In order to work the kinks out of my diet and put in real foods - not processed, boxed ones, I will have to start getting up early in the morning. That's the plan. Wake up at 6:30, quick run, shower, then scramble some eggs and bell pepper with salt free seasonings, then work. I can do it! Then at night I'll do another quick run with the dogs and follow it with No More Trouble Zones. Before long I'll have a "rockin' body" like Jillian says.
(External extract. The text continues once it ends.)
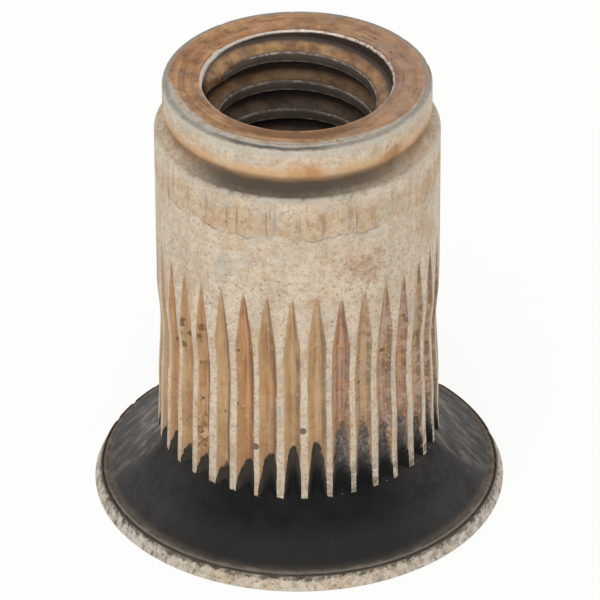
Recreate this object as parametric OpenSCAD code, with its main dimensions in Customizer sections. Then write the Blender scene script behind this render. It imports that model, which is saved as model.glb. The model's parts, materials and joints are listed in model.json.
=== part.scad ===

I should have started this lifestyle much earlier considering our wedding is in less than four months and our portraits are in two weeks. I'm so disappointed to weigh over 150 lbs again. Height and weight charts say I should weigh between 121-135. I have a long way to go again. It's really depressing. But I'll imagine all the things I want for myself and number one right now is mainly to not feel the fat around my arms and the tops of my legs. I just want to feel better for a while, then I'll really start caring about muscle definition and photo quality. I should start feeling better in a couple of weeks, in time to look beautiful with my hubby in the pix.

Brian has been a kick start to my diet for a new reason this time, he orderd a veggie wrap at lunch the other day and a soup for lunch yesterday. He's really not messing around on his weight loss. And he has a friend at work who wants to start working out with him. Another kick start was looking at the pix of Leah and I on her B-Day. I looked chunky. Not huge, but not like a girl should at my age. It was super sad because at that exact same time one year ago, I was in the best shape of my life. All the picture comments from Leah's birthday last year were how thin and great we looked. I promised myself I wouldn't let it get back to this!

Off to my morning meeting - (I had wheat toast for breakfast and brough lo fat veggie soup for lunch) CL shift tonight means turkey and salad with lots of gum to avoid snacking.